Now apply the Circuit Breaker (check what happens), then the Retry policy.

Terminal 2:

oc replace -f https://raw.githubusercontent.com/nikolaus-lemberski/opentour-2022-servicemesh/main/kubernetes/circuit-breaker/2-destination-rules.yml

Better, but still some errors. Let's apply the retry policy.

Terminal 2:

oc replace -f https://raw.githubusercontent.com/nikolaus-lemberski/opentour-2022-servicemesh/main/kubernetes/circuit-breaker/3-vs-retry.yml

Finally repair the crashed service.

Terminal 2:

curl localhost:8080/repair

After ~10 seconds the repaired pod gets traffic (Circuit Breaker goes from open to close).

Congratulations, you made it!! Primary mission objectives received!

Add-on: Securing mesh communication with mTLS

Observe unencrypted traffic

By default, mTLS is enabled in the Service Mesh using the "permissive" mode, which allows two communcating sidecars to accept both plain-text traffic as well as connections encrypted with mTLS.

To demonstrate the usage of mTLS, first create a namespace "test-mtls" and switch to it:

oc new-project test-mtls

Then deploy a dummy app, i.e. a simple pod with curl installed, which is not part of the Service Mesh:

oc apply -f https://raw.githubusercontent.com/nikolaus-lemberski/opentour-2022-servicemesh/main/kubernetes/mtls/1-dummy-deploy.yml

Obtain the cluster-internal ip address of service-a, so that it can later be called by the dummy app.
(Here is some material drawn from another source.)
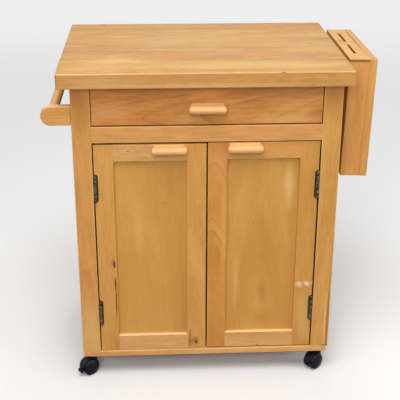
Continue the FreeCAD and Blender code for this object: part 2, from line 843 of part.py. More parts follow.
def make_hood(has_brake):
    """The caster body: a boss for the stem, the cover, and a web between the wheels that holds the axle."""
    boss_top = base_bottom - caster_collar_thickness - hood_boss_gap
    half_web = hood_web_thickness / 2
    inner = wheel_radius + hood_clearance
    boss = upright(hood_boss_radius, boss_top - wheel_radius, 0, 0, wheel_radius)
    half_width = wheel_gap / 2 + wheel_width
    boss = boss.cut(axle_rod(inner, half_width, cut_overrun))
    web = axle_rod(hood_web_radius, half_web)
    bore_bottom = boss_top - hood_stem_bore_depth
    neck = box(-half_web, half_web, -caster_trail, hood_boss_radius / 2, wheel_radius, bore_bottom)
    neck = neck.common(axle_rod(inner + hood_thickness, half_web))
    hood = hood_shell().fuse([boss, web, neck]).removeSplitter()
    hood = hood.cut(axle_rod(axle_radius + running_clearance, half_web, cut_overrun))
    bore_length = hood_stem_bore_depth + cut_overrun
    hood = hood.cut(upright(caster_stem_radius + running_clearance, bore_length, 0, 0, bore_bottom))
    if has_brake:
        hood = hood.cut(brake_room()).fuse(brake_cheeks()).removeSplitter()
    return hood


def brake_pivot():
    """The brake's pivot, as y and z."""
    angle = math.radians(brake_pivot_degrees)
    y = -caster_trail + brake_pivot_distance * math.cos(angle)
    return y, wheel_radius + brake_pivot_distance * math.sin(angle)


def brake_room():
    """The space in the web that the brake's arm needs as it tips."""
    y, z = brake_pivot()
    radius = brake_hub_radius + brake_arm_width / 2
    half = hood_web_thickness / 2 + cut_overrun
    room = rod(radius, 2 * half, Vector(-half, y, z), Vector(1, 0, 0))
    trailing = box(-half, half, -caster_trail - 2 * wheel_radius, y + brake_hub_radius, 0, z)
    keep_axle = axle_rod(wheel_radius / 2, half, cut_overrun)
    return room.fuse(trailing).cut(keep_axle)


def brake_cheeks():
    """Two thin cheeks under the cover with the brake's pivot between them."""
    y, z = brake_pivot()
    inner = brake_plate_thickness / 2 + brake_cheek_gap
    outer = inner + brake_cheek_thickness
    lug_radius = brake_pivot_radius + brake_arm_width / 2
    lug = rod(lug_radius, 2 * outer, Vector(-outer, y, z), Vector(1, 0, 0))
    strip = box(-outer, outer, y, y + lug_radius, z, wheel_radius + wheel_radius)
    cheeks = lug.fuse(strip).common(axle_rod(wheel_radius + hood_clearance, outer, cut_overrun))
    reach = 2 * lug_radius
    slot = box(-inner, inner, y - reach, y + reach, z - reach, wheel_radius + 2 * wheel_radius)
    return cheeks.cut(slot).fuse(rod(brake_pivot_radius, 2 * outer, Vector(-outer, y, z), Vector(1, 0, 0)))


def make_brake():
    """The brake lever: a hub on the pivot, an arm down between the wheels and a pedal outside them."""
    y, z = brake_pivot()
    half = brake_plate_thickness / 2
    end_y = -caster_trail - brake_arm_reach
    pedal_top = brake_pedal_level + brake_pedal_height
    hub = rod(brake_hub_radius, 2 * half, Vector(-half, y, z), Vector(1, 0, 0))
    arm_points = [
        (y - brake_hub_radius, z),
        (y + brake_hub_radius, z),
        (end_y + brake_arm_width, brake_pedal_level),
        (end_y, brake_pedal_level),
    ]
    arm = prism_yz(arm_points, -half, half)
    pedal_half = brake_pedal_width / 2
    pedal = box(-pedal_half, pedal_half, end_y - brake_pedal_length, end_y, brake_pedal_level, pedal_top)
    pedal = eased(pedal, brake_pedal_radius, dict(y=end_y - brake_pedal_length))
    joint = box(-half, half, end_y - cut_overrun, end_y + brake_arm_width, brake_pedal_level, pedal_top)
    lever = hub.fuse([arm, pedal, joint]).removeSplitter()
    bore = rod(brake_pivot_radius + running_clearance, 4 * half, Vector(-2 * half, y, z), Vector(1, 0, 0))
    return lever.cut(bore)


def place_caster(shape, x, y):
    """A caster piece turned to the swivel angle and set under its post."""
    turned = shape.copy()
    turned.rotate(Vector(0, 0, 0), Vector(0, 0, 1), caster_swivel_degrees)
    return moved(turned, x, y, 0)


def make_casters():
    """Four casters; two of them have a brake."""
    plain_hood = make_hood(False)
    brake_hood = make_hood(True)
    wheels = make_wheels()
    brake = make_brake()
    nodes = {}
    for name, (x, y) in caster_places().items():
        has_brake = name in braked_casters
        nodes["caster_hood_" + name] = place_caster(brake_hood if has_brake else plain_hood, x, y)
        nodes["caster_wheels_" + name] = place_caster(wheels, x, y)
        if has_brake:
            nodes["caster_brake_" + name] = place_caster(brake, x, y)
    return nodes


braked_casters = ("front_left", "back_right")


def make_cart():
    """Every node of the cart, by name."""
    hinge_nodes, screw_holes = make_hinges()
    panels = [side_panel_solid(), mirrored(side_panel_solid()), back_panel_solid()]
    cutters = Part.makeCompound(panels + [caster_stem_holes(), screw_holes])
    runner = make_drawer_runner()
    nodes = {
        "worktop": make_worktop(),
        "base_board": make_base_board(),
        "back_panel": back_panel_solid(),
        "drawer_rail": make_drawer_rail(),
        "drawer_runner_left": runner,
        "drawer_runner_right": mirrored(runner),
        "shelf": make_shelf(),
        "shelf_pins": shelf_pin_group(),
        "door_catch": make_catch(),
        "caster_stems": make_caster_stems(),
    }
    for group in (make_posts(cutters), make_side_panels(), make_towel_rail(), make_knife_block(),
                  make_drawer(), make_doors(), hinge_nodes, make_casters()):
        nodes.update(group)
    return nodes


def whole_box(nodes):
    """The box round every node."""
    box_all = FreeCAD.BoundBox()
    for shape in nodes.values():
        box_all.add(shape.optimalBoundingBox(False))
    return box_all


cart = make_cart()
cart_box = whole_box(cart)
origin_x = (cart_box.XMin + cart_box.XMax) / 2
origin_y = (cart_box.YMin + cart_box.YMax) / 2

os.makedirs("parts", exist_ok=True)
for node_name, node_shape in cart.items():
    moved(node_shape, -origin_x, -origin_y, 0).exportStep("parts/" + node_name + ".step")
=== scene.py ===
"""Looks for the kitchen cart: wood, metal and plastic finishes, small screws, floor, light and camera."""

import math

import bmesh
import bpy
from mathutils import Matrix, Vector


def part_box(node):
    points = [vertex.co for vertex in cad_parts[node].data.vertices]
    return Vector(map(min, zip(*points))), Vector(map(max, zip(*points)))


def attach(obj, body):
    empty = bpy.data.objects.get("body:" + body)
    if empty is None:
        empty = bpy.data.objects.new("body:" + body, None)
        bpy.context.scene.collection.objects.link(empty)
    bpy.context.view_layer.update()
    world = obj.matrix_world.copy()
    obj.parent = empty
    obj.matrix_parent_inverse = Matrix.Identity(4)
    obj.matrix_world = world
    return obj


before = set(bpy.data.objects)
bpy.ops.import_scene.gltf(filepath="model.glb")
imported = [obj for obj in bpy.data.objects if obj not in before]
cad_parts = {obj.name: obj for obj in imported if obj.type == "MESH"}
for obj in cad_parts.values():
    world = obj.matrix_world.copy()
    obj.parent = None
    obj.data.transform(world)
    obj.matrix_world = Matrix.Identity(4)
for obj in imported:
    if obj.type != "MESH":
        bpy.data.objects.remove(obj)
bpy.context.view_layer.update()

# Marks and screws are placed in the drawing's frame: x from the case's middle, y back from the front of the
# posts and z up from the floor, in metres. In the row frame, its zero lies here.
MIDDLE_X = -0.013228784
FRONT_Y = -0.2485

# Where the faces that carry marks lie, as depths in the drawing's frame, and the height of the worktop
WORKTOP_FRONT = -0.024
POST_FACE = 0.0
DRAWER_FACE = 0.003
DOOR_FACE = 0.004
PANEL_FACE = 0.0145
BLOCK_FACE = 0.0885
WORKTOP_TOP = 0.857


def in_row_frame(x, y, z):
    """A point of the drawing's frame, in the row frame."""
    return Vector((x + MIDDLE_X, y + FRONT_Y, z))


def srgb(red, green, blue):
    """A colour given in 0 to 255, as the linear colour that Blender uses."""
    linear = []
    for value in (red, green, blue):
        part = value / 255
        linear.append(part / 12.92 if part <= 0.04045 else ((part + 0.055) / 1.055) ** 2.4)
    return (*linear, 1.0)


def shaded(tone, factors):
    """A tone in 0 to 255 made darker or paler, channel by channel, as a linear colour."""
    return srgb(*(min(255, value * factor) for value, factor in zip(tone, factors)))


class Graph:
    """Short ways to add and link the nodes of one material."""

    def __init__(self, name):
        self.material = bpy.data.materials.new(name)
        self.material.use_nodes = True
        self.tree = self.material.node_tree
        self.shader = self.tree.nodes["Principled BSDF"]

    def add(self, kind, **settings):
        """A new node with these settings."""
        node = self.tree.nodes.new("ShaderNode" + kind)
        for key, value in settings.items():
            setattr(node, key, value)
        return node

    def put(self, value, socket):
        """Links an output to the socket, or sets the socket to a plain value."""
        if isinstance(value, bpy.types.NodeSocket):
            self.tree.links.new(value, socket)
        else:
            socket.default_value = value

    def fill(self, node, values):
        """Puts values into the node's inputs, from the first one on."""
        for value, socket in zip(values, node.inputs):
            self.put(value, socket)
        return node

    def math(self, operation, *values):
        return self.fill(self.add("Math", operation=operation), values).outputs[0]

    def vector(self, operation, *values):
        node = self.fill(self.add("VectorMath", operation=operation), values)
        return node.outputs["Value"] if operation == "LENGTH" else node.outputs["Vector"]

    def join(self, x, y, z):
        return self.fill(self.add("CombineXYZ"), (x, y, z)).outputs[0]

    def split(self, vector):
        return self.fill(self.add("SeparateXYZ"), (vector,)).outputs

    def mix(self, factor, first, second, blend="MIX"):
        """Two colours mixed by a factor."""
        node = self.add("Mix", data_type="RGBA", blend_type=blend)
        self.put(factor, node.inputs["Factor"])
        self.put(first, node.inputs[6])
        self.put(second, node.inputs[7])
        return node.outputs[2]

    def smooth(self, value, low, high, to_low=0.0, to_high=1.0):
        """The value eased from one range to another."""
        node = self.add("MapRange", interpolation_type="SMOOTHSTEP")
        return self.fill(node, (value, low, high, to_low, to_high)).outputs[0]

    def stretch(self, values, pace, start=0.0):
        """Three coordinates, each times its own pace, as one vector. The first is moved on by start."""
        first = self.math("MULTIPLY_ADD", values[0], pace[0], start)
        rest = [self.math("MULTIPLY", value, step) for value, step in zip(values[1:], pace[1:])]
        return self.join(first, *rest)

    def noise(self, where, detail=2.0, roughness=0.5, dimensions="3D"):
        node = self.add("TexNoise", noise_dimensions=dimensions)
        self.put(where, node.inputs["W" if dimensions == "1D" else "Vector"])
        node.inputs["Scale"].default_value = 1.0
        node.inputs["Detail"].default_value = detail
        node.inputs["Roughness"].default_value = roughness
        return node.outputs

    def even_noise(self, where, pace, detail=2.0, roughness=0.5):
        """Noise with the same pace in every direction."""
        return self.noise(self.vector("MULTIPLY", where, Vector((pace,) * 3)), detail, roughness)["Fac"]

    def bump(self, height, distance):
        """Small relief on the whole surface, up to that distance in metres."""
        node = self.add("Bump")
        node.inputs["Distance"].default_value = distance
        self.put(height, node.inputs["Height"])
        self.put(node.outputs[0], self.shader.inputs["Normal"])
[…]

See "OpenShift Console --> Network --> Services --> namespace "test-mtls" --> service-a --> Cluster IP" and save the cluster ip (e.g. 172.30.253.40) along with the port 8080 in an environment variable, e.g.
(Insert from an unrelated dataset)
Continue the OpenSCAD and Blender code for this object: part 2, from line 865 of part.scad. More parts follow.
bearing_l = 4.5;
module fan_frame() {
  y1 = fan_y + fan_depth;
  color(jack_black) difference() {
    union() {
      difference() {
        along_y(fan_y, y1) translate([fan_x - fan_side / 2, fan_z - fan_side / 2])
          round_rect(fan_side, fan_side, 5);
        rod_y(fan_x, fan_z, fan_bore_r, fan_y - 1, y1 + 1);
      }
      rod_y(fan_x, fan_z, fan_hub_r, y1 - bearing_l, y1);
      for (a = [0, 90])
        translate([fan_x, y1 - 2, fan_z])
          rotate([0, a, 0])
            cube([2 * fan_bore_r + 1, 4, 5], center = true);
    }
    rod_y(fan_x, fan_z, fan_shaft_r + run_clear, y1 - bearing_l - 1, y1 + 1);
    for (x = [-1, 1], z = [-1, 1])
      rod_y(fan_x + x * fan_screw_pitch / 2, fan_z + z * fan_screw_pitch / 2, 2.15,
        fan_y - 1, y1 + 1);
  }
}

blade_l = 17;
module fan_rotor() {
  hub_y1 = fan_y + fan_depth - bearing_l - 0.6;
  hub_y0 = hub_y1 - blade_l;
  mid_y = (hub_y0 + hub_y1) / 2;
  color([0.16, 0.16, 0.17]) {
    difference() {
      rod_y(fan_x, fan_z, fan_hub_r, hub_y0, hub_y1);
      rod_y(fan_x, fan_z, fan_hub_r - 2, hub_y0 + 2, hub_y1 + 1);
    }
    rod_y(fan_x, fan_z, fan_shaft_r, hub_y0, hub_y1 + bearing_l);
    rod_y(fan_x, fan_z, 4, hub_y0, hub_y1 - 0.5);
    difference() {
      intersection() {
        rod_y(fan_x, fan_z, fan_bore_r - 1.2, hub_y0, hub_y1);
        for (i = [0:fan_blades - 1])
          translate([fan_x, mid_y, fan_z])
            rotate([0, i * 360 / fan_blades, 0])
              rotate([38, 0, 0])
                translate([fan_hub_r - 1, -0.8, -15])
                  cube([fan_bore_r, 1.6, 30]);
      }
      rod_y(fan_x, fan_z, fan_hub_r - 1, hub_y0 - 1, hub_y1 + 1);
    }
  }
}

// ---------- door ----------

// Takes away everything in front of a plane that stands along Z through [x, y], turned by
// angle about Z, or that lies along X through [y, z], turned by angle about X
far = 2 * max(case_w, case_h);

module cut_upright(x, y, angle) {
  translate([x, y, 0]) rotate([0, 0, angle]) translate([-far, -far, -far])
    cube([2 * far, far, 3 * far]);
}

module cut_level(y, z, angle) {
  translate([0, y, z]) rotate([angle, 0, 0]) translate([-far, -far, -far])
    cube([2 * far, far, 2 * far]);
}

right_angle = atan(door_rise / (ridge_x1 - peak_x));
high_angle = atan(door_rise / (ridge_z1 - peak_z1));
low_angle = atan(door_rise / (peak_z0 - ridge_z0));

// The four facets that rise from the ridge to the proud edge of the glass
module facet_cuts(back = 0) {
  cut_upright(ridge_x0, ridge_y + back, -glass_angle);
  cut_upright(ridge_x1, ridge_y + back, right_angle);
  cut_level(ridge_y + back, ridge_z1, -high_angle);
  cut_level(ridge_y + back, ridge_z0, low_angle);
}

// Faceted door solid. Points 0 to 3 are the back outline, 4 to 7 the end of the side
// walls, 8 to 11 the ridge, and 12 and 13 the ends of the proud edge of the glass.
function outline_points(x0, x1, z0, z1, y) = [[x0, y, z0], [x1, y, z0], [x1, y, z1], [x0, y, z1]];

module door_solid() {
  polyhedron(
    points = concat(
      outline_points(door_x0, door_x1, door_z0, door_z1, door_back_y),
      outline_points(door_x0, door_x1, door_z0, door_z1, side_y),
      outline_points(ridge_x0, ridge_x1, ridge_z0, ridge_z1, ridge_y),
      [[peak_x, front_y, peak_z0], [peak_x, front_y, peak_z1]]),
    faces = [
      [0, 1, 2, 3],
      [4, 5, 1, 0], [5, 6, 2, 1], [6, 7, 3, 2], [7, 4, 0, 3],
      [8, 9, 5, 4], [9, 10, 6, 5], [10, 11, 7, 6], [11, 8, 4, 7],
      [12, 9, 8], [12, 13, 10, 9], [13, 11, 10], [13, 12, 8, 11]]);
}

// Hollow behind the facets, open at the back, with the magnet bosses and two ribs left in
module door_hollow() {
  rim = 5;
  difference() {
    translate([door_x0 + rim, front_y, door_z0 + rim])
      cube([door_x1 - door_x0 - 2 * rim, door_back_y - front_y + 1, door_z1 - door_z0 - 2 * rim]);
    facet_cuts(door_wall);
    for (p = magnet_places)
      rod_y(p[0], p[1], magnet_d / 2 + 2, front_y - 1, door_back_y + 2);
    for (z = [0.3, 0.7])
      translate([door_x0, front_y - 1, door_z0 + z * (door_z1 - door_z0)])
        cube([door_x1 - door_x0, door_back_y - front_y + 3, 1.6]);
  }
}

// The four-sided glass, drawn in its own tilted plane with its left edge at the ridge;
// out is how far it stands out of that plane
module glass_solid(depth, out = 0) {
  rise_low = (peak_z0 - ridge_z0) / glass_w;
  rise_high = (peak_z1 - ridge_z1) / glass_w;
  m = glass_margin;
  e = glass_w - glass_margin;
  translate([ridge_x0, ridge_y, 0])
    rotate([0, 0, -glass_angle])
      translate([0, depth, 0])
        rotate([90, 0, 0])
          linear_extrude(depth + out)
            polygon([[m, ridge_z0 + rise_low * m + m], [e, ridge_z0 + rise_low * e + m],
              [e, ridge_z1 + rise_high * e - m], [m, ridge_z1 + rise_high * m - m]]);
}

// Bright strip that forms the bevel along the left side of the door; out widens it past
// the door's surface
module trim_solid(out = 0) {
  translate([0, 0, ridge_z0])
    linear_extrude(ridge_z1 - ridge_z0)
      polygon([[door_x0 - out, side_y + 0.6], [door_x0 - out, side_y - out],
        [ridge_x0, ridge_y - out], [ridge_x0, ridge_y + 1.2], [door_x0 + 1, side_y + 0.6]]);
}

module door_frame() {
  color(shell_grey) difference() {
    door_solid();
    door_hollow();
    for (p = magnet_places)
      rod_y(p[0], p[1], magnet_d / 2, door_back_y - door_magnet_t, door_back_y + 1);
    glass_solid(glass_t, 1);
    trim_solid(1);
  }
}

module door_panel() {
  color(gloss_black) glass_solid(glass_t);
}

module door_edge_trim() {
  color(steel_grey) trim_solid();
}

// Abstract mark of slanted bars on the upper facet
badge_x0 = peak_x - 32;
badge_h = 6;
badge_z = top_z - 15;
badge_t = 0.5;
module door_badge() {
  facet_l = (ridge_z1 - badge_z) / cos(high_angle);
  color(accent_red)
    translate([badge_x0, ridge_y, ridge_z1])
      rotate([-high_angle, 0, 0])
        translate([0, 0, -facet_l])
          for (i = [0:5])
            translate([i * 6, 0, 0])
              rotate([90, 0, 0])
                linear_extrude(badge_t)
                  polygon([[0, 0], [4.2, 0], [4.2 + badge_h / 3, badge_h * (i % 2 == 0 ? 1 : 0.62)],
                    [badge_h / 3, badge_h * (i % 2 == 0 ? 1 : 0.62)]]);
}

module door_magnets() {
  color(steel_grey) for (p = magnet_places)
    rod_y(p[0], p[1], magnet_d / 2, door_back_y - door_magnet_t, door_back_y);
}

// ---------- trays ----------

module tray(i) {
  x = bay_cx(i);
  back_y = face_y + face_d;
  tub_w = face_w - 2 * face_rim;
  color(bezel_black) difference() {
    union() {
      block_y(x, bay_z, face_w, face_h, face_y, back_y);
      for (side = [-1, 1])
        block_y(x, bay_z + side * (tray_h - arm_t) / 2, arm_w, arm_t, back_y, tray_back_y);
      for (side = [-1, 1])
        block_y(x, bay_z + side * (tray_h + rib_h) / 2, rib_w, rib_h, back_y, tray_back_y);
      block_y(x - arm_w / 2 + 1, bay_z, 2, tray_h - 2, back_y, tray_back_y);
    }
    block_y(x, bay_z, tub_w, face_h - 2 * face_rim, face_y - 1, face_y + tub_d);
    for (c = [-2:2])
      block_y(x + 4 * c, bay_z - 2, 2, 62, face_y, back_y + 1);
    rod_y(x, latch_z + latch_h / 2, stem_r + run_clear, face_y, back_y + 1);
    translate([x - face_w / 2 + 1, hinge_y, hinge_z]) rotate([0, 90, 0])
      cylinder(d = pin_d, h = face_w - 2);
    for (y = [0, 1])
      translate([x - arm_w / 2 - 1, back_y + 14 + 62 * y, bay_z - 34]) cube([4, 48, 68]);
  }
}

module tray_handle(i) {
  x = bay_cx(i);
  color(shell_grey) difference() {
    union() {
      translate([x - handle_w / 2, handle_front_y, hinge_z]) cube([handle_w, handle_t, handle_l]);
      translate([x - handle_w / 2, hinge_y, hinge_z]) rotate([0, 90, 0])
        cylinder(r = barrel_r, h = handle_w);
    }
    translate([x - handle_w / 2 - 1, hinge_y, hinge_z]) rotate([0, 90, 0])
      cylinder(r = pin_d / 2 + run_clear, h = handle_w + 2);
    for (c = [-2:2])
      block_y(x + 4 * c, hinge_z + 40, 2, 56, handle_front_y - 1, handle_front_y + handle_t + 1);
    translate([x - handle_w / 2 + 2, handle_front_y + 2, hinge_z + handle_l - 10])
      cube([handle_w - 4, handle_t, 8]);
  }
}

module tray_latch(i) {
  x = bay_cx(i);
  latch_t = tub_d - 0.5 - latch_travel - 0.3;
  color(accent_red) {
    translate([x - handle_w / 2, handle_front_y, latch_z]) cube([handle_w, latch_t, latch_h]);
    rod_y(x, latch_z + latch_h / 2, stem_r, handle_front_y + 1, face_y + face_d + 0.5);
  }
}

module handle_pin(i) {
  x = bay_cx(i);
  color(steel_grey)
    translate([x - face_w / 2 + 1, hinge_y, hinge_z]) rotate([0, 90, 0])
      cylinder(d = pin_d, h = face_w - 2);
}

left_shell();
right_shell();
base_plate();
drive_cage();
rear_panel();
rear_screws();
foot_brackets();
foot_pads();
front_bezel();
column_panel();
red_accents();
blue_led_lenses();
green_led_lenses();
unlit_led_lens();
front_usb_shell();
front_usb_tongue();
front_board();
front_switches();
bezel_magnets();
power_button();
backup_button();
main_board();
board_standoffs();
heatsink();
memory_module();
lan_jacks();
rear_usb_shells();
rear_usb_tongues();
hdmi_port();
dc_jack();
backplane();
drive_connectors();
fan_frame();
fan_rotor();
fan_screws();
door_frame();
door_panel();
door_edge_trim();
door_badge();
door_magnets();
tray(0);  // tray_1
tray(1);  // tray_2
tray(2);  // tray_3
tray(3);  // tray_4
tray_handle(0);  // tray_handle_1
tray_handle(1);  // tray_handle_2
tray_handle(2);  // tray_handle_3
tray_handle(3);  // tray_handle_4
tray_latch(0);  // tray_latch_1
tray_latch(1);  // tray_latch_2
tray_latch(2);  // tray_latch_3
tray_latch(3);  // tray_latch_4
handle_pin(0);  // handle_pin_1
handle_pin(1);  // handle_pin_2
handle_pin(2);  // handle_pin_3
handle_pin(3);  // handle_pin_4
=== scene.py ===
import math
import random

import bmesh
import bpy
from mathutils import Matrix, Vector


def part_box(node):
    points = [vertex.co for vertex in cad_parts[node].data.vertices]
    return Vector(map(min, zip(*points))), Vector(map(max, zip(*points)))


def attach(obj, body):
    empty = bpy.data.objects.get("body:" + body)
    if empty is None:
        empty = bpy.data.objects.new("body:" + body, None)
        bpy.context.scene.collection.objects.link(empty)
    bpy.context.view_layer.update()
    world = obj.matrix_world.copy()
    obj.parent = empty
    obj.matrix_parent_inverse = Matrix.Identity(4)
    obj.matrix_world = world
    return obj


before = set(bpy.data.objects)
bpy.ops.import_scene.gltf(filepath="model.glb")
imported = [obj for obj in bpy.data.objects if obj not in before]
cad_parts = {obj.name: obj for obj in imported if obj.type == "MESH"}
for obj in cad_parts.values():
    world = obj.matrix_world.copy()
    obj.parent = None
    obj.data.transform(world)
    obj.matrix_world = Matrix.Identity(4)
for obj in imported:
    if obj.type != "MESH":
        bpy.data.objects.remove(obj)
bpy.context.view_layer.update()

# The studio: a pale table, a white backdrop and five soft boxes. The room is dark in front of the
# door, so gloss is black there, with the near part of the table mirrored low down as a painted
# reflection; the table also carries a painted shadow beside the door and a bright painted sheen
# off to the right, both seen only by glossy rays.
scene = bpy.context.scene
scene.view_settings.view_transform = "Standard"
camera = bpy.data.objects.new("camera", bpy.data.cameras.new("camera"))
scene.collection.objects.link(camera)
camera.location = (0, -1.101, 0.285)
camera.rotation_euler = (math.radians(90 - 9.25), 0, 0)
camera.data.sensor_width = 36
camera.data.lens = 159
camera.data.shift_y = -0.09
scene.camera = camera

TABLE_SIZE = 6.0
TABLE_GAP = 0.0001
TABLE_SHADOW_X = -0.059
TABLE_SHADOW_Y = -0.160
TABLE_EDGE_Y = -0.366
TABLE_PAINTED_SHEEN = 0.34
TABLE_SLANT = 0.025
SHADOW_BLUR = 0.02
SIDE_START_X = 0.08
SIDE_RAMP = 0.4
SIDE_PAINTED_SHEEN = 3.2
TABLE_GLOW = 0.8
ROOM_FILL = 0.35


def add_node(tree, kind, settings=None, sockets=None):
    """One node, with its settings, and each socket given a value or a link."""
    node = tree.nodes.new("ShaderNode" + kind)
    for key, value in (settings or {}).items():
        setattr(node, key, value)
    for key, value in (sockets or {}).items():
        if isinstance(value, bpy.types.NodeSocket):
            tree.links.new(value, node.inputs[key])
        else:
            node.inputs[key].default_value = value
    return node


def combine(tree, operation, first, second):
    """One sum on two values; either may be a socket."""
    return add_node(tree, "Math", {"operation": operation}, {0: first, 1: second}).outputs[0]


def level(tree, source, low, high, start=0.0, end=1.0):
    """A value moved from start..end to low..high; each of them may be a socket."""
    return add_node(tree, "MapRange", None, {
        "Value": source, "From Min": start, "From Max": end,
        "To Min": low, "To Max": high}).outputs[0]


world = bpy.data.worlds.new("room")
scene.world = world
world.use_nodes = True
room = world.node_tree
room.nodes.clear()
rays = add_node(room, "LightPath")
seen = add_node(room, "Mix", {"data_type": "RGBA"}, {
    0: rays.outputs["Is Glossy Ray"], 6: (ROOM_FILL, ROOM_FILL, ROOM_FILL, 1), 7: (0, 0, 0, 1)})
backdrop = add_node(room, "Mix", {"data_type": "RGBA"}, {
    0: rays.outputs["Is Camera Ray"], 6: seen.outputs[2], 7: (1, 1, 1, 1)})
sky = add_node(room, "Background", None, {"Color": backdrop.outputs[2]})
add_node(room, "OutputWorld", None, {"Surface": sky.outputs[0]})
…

export SERVICE_A_INTERNAL=172.30.253.40:8080

Now open a terminal in the dummy pod (e.g. via "OpenShift Console --> Workloads --> Pods --> namespace "test-mtls" --> dummy pod --> tab Terminal") and call 'service-a':

curl $SERVICE_A_INTERNAL

The desired output ("Service A <- Service B <- Service C ...") can be seen.

Activate strict mTLS usage

In order to enforce apps in the Service Mesh to communicate in an encrypted way using mTLS, the following change is done in the Service Mesh Control Plane configuration ("OpenShift Console --> Operators --> Installed Operators --> namespace 'istio-system' --> Red Hat OpenShift Service Mesh --> Istio Service Mesh Control Plane --> basic --> tab YAML"):

spec:
  security:
    dataPlane:
      mtls: true

Back in the dummy pod terminal, call service-a again

curl $SERVICE_A_INTERNAL

to see that it is not working anymore:

curl: (6) Could not resolve host: SERVICE_A_INTERNAL

Since the dummy pod is not inside the Service Mesh, it cannot be properly authenticated and thus it cannot cummincate with service-a.

Include a dummy app inside the Service Mesh

First, the Service Mesh needs to know that apps of the namespace test-mtls shall be part of the mesh. Therefore modify the previously created ServiceMeshMemberRoll via "OpenShift Console --> Operators --> Installed Operators --> namespace 'istio-system' --> Red Hat OpenShift Service Mesh --> Istio Service Mesh Member Roll --> default --> tab YAML" and add namespace test-mtls to spec --> members, which will then look like:

...
spec:
  members:
    - servicemesh-apps
    - test-mtls
...

Then deploy a second dummy app, i.e. a simple pod with curl installed, which shall have a sidecar injected (observe that after creation the pod has 2 containers):

oc apply -f https://raw.githubusercontent.com/nikolaus-lemberski/opentour-2022-servicemesh/main/kubernetes/mtls/2-dummy-servicemesh-deploy.yml

Now open a terminal in the dummy-servicemesh pod (e.g. via "OpenShift Console --> Workloads --> Pods --> namespace "test-mtls" --> dummy-servicemesh pod --> tab Terminal") and call 'service-a':

export SERVICE_A_INTERNAL=172.30.253.40:8080
curl $SERVICE_A_INTERNAL

As can be seen, the desired output "Service A <- Service B <- Service C ..." can be seen again. The app dummy-servicemesh is now communicating with service-a in an encrpyted way using mTLS. Services without sidecars, i.e. without being inside the mesh, will not be able to connect to service-a anymore.

Secondary mission objectives completed, the emperor will be pleased!